**Exercise requirements:**
Repeat verbatim every line of the material, beginning at the line that holds "obj.data.transform(world)" and ending at its last line.

**Supplied material:**

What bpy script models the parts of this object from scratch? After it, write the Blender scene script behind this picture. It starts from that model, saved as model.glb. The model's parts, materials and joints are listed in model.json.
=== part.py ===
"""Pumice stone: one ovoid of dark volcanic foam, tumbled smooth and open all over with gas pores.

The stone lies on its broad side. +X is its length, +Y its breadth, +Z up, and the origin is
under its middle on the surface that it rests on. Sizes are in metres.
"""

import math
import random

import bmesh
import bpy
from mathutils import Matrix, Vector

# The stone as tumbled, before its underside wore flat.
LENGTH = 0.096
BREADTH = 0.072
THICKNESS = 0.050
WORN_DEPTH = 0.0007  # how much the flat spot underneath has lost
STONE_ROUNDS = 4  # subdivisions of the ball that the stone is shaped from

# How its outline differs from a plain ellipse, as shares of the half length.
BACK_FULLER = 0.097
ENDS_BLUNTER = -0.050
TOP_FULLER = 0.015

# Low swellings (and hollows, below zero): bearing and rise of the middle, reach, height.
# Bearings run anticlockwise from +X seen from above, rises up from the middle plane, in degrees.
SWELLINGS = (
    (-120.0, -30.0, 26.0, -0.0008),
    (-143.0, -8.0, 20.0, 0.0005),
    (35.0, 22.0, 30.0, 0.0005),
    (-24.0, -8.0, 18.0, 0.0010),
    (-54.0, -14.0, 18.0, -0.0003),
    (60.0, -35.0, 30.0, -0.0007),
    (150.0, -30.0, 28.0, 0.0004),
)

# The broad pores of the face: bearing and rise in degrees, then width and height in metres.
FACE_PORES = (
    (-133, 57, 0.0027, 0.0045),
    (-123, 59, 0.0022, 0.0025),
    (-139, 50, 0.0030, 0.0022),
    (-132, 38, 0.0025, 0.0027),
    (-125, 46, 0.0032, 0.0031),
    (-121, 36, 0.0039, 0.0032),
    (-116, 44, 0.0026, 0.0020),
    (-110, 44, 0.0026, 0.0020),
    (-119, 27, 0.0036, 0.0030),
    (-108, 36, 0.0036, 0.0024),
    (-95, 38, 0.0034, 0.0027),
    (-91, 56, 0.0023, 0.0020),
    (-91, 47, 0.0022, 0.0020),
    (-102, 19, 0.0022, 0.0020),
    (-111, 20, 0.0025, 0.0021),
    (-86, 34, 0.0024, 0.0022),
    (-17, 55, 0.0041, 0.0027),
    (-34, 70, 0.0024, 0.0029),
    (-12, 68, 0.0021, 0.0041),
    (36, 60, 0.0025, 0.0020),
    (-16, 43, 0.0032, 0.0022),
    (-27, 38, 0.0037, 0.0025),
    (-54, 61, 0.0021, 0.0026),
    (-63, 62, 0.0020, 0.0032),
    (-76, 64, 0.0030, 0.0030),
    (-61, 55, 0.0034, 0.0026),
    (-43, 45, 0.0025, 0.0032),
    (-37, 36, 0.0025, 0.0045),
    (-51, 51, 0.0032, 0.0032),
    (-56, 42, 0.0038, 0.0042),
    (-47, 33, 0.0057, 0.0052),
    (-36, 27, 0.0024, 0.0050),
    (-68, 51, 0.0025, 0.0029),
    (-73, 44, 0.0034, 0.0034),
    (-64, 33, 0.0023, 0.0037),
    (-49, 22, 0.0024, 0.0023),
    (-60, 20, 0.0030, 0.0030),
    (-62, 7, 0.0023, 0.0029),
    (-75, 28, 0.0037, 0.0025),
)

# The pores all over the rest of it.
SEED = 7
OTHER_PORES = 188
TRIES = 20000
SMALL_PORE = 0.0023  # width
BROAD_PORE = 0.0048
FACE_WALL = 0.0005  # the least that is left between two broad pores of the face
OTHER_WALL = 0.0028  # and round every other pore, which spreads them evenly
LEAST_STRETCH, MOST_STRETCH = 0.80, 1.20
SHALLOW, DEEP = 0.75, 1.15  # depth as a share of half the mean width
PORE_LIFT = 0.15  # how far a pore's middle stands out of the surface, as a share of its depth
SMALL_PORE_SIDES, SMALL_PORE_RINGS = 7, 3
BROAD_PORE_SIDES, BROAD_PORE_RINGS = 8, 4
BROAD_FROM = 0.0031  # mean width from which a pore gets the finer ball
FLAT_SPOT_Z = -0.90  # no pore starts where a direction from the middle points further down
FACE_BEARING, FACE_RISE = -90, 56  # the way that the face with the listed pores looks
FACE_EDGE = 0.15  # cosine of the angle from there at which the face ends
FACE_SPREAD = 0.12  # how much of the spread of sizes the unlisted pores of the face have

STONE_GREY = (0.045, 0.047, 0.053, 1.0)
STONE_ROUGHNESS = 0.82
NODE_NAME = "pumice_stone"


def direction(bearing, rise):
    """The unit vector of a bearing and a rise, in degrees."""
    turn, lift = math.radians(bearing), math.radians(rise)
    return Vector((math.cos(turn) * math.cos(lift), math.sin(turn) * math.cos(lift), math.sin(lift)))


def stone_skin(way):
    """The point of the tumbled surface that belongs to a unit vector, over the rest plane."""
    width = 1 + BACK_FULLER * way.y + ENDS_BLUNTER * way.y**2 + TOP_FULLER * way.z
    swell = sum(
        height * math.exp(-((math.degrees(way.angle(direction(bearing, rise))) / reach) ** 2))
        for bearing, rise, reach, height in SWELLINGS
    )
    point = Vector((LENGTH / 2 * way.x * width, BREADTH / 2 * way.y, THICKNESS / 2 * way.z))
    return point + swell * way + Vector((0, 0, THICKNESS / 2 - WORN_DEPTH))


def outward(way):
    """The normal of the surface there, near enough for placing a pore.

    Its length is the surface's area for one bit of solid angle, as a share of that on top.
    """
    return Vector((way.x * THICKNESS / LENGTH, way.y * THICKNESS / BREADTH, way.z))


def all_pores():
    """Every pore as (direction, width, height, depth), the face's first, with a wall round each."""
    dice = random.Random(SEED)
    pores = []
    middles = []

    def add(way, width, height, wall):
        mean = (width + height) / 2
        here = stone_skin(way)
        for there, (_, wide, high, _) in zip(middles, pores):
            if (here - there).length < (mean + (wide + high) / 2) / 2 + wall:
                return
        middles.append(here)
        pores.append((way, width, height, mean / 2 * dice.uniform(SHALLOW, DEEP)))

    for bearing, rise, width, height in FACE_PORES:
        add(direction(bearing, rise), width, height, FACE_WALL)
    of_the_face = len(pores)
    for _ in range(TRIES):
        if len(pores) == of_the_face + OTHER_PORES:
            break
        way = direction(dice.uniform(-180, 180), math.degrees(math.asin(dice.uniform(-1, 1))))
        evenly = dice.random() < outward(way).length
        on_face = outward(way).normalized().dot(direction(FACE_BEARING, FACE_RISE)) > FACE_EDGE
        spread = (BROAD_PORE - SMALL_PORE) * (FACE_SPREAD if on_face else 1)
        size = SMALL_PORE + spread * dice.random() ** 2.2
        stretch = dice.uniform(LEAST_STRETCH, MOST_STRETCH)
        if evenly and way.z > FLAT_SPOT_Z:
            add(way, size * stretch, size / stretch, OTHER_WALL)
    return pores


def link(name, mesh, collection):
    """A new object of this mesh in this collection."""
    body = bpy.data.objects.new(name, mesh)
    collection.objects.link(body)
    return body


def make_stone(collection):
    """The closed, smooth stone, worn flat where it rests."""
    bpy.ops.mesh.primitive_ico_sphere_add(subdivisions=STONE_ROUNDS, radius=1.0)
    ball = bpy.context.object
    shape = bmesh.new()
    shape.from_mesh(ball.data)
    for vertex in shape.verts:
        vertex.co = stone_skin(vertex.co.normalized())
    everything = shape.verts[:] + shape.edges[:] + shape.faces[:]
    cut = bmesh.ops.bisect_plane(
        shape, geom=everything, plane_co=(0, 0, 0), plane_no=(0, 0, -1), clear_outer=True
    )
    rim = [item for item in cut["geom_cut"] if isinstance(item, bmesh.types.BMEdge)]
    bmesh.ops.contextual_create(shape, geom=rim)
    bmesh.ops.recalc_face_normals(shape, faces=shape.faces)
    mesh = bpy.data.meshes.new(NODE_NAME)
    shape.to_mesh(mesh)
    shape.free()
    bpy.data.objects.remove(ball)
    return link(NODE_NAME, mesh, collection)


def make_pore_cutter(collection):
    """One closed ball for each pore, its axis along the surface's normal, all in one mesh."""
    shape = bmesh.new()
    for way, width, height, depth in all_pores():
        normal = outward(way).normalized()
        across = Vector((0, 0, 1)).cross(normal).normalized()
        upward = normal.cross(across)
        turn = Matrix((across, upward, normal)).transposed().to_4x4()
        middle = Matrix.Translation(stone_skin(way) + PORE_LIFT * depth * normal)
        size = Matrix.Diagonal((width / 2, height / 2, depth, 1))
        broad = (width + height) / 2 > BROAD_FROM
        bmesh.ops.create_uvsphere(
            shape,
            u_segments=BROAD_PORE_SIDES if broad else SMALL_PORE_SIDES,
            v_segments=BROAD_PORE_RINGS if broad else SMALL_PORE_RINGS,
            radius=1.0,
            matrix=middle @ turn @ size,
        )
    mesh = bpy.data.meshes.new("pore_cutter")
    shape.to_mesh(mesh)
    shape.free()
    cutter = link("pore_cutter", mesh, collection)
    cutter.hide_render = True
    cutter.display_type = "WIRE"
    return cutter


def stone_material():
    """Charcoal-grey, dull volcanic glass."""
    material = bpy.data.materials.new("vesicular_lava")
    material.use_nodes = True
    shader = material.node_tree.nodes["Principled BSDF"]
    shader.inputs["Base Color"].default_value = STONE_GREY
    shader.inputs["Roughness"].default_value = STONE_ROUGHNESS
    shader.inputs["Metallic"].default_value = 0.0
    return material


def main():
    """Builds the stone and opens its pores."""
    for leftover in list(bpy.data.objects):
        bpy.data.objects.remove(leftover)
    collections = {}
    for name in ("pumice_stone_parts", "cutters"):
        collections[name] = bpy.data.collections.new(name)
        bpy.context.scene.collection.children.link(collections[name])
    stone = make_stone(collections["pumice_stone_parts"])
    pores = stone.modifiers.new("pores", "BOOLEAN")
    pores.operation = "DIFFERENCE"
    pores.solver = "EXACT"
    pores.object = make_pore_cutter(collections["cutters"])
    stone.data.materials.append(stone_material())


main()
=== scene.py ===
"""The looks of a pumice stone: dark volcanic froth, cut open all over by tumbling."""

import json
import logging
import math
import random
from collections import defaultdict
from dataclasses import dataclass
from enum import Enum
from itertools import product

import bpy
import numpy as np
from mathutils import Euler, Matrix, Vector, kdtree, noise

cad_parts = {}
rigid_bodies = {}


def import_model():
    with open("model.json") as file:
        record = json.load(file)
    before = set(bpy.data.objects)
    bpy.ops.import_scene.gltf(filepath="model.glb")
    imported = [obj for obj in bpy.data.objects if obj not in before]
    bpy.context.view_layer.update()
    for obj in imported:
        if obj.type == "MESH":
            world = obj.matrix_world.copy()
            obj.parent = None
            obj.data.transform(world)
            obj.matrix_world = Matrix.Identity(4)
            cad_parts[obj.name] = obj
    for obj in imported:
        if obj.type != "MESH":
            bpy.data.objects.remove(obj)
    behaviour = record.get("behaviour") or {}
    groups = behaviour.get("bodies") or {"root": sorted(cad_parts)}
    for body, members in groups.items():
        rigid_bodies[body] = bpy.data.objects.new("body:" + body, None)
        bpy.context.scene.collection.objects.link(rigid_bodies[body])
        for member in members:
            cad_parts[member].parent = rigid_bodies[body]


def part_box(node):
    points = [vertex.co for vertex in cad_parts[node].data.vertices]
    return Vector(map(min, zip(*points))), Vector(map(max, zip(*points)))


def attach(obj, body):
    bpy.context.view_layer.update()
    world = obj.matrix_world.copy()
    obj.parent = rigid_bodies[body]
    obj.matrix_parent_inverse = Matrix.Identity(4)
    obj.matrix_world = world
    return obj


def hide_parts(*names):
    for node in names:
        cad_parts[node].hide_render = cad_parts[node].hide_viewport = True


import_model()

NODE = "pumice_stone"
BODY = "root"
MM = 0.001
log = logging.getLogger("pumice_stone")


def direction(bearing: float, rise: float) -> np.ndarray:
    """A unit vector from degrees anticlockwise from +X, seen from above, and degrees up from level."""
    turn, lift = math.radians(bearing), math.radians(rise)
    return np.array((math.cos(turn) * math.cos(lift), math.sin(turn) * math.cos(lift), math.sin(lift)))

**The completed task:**
            obj.data.transform(world)
            obj.matrix_world = Matrix.Identity(4)
            cad_parts[obj.name] = obj
    for obj in imported:
        if obj.type != "MESH":
            bpy.data.objects.remove(obj)
    behaviour = record.get("behaviour") or {}
    groups = behaviour.get("bodies") or {"root": sorted(cad_parts)}
    for body, members in groups.items():
        rigid_bodies[body] = bpy.data.objects.new("body:" + body, None)
        bpy.context.scene.collection.objects.link(rigid_bodies[body])
        for member in members:
            cad_parts[member].parent = rigid_bodies[body]


def part_box(node):
    points = [vertex.co for vertex in cad_parts[node].data.vertices]
    return Vector(map(min, zip(*points))), Vector(map(max, zip(*points)))


def attach(obj, body):
    bpy.context.view_layer.update()
    world = obj.matrix_world.copy()
    obj.parent = rigid_bodies[body]
    obj.matrix_parent_inverse = Matrix.Identity(4)
    obj.matrix_world = world
    return obj


def hide_parts(*names):
    for node in names:
        cad_parts[node].hide_render = cad_parts[node].hide_viewport = True


import_model()

NODE = "pumice_stone"
BODY = "root"
MM = 0.001
log = logging.getLogger("pumice_stone")


def direction(bearing: float, rise: float) -> np.ndarray:
    """A unit vector from degrees anticlockwise from +X, seen from above, and degrees up from level."""
    turn, lift = math.radians(bearing), math.radians(rise)
    return np.array((math.cos(turn) * math.cos(lift), math.sin(turn) * math.cos(lift), math.sin(lift)))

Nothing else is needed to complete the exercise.